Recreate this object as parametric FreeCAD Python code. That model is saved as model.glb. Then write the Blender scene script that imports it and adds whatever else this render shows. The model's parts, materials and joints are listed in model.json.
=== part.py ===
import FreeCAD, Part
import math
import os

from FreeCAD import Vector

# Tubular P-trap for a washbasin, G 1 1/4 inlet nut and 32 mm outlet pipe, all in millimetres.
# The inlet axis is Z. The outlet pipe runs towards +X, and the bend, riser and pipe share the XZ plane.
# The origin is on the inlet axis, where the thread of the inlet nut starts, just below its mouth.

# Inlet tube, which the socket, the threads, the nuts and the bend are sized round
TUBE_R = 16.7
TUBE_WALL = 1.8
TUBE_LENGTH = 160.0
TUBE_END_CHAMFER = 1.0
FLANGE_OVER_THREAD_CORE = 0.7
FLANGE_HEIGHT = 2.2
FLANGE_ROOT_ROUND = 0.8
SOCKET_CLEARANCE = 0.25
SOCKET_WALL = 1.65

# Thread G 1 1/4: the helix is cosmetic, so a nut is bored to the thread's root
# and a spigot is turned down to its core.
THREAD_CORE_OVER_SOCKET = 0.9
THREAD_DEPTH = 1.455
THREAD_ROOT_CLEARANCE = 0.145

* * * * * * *

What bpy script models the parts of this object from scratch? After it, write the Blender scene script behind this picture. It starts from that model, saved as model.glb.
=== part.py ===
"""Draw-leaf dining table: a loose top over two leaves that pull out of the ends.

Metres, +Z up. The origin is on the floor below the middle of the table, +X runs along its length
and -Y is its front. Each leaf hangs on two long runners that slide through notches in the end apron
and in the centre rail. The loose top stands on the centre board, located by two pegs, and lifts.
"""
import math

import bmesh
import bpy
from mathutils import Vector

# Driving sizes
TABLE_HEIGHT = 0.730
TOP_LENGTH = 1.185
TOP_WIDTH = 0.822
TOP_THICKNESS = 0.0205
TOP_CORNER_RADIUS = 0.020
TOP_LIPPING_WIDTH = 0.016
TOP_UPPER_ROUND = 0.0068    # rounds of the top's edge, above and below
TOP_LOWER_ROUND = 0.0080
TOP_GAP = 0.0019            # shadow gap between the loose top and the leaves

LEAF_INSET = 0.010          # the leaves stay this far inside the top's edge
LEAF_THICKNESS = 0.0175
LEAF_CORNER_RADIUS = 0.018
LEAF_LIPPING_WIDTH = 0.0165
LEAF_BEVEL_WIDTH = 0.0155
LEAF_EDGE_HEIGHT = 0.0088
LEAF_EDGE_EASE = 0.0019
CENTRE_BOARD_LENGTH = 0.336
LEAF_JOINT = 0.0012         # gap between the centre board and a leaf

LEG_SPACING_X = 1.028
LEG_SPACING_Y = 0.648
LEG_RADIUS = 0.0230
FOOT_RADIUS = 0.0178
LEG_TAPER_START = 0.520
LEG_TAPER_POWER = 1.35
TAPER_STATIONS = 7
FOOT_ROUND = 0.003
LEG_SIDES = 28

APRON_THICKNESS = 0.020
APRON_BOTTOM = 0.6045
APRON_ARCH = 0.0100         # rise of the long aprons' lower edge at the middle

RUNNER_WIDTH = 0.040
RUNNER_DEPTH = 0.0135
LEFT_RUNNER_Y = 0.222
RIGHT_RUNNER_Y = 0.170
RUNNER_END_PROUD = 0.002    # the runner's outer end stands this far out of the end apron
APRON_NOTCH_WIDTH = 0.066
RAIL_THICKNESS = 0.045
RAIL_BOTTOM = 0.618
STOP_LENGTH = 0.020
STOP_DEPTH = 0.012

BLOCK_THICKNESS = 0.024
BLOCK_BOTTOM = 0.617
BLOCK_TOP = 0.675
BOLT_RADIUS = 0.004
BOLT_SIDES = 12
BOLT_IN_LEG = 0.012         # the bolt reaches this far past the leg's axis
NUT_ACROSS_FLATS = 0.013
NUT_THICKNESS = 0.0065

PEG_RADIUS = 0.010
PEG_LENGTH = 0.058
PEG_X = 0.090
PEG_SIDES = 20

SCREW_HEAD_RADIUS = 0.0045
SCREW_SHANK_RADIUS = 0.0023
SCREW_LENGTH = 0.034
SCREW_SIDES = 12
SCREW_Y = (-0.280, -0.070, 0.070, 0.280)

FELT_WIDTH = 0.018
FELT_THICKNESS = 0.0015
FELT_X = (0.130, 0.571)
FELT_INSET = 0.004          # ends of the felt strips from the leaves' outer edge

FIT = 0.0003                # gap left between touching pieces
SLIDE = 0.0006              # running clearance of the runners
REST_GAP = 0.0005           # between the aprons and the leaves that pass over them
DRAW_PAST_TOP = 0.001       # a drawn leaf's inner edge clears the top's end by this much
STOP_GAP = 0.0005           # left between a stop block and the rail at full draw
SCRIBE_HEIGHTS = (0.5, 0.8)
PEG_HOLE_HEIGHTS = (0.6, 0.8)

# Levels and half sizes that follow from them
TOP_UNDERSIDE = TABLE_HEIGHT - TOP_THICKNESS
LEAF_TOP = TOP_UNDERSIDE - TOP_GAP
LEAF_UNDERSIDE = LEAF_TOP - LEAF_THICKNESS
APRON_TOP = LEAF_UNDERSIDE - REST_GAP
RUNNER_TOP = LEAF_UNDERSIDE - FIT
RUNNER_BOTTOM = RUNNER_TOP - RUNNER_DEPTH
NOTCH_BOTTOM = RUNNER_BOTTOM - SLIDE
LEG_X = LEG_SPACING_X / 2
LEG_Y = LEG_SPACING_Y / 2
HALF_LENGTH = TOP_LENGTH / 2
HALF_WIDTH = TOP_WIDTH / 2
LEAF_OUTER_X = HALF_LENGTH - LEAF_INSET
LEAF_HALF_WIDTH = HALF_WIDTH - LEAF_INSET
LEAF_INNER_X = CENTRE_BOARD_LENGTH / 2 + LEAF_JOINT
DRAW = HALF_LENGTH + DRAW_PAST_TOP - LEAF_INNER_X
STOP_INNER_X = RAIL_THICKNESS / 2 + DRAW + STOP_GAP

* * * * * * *

Short problem. Across the data, tally the lines containing "FreeCAD" and give back the number alone.

The solution. 3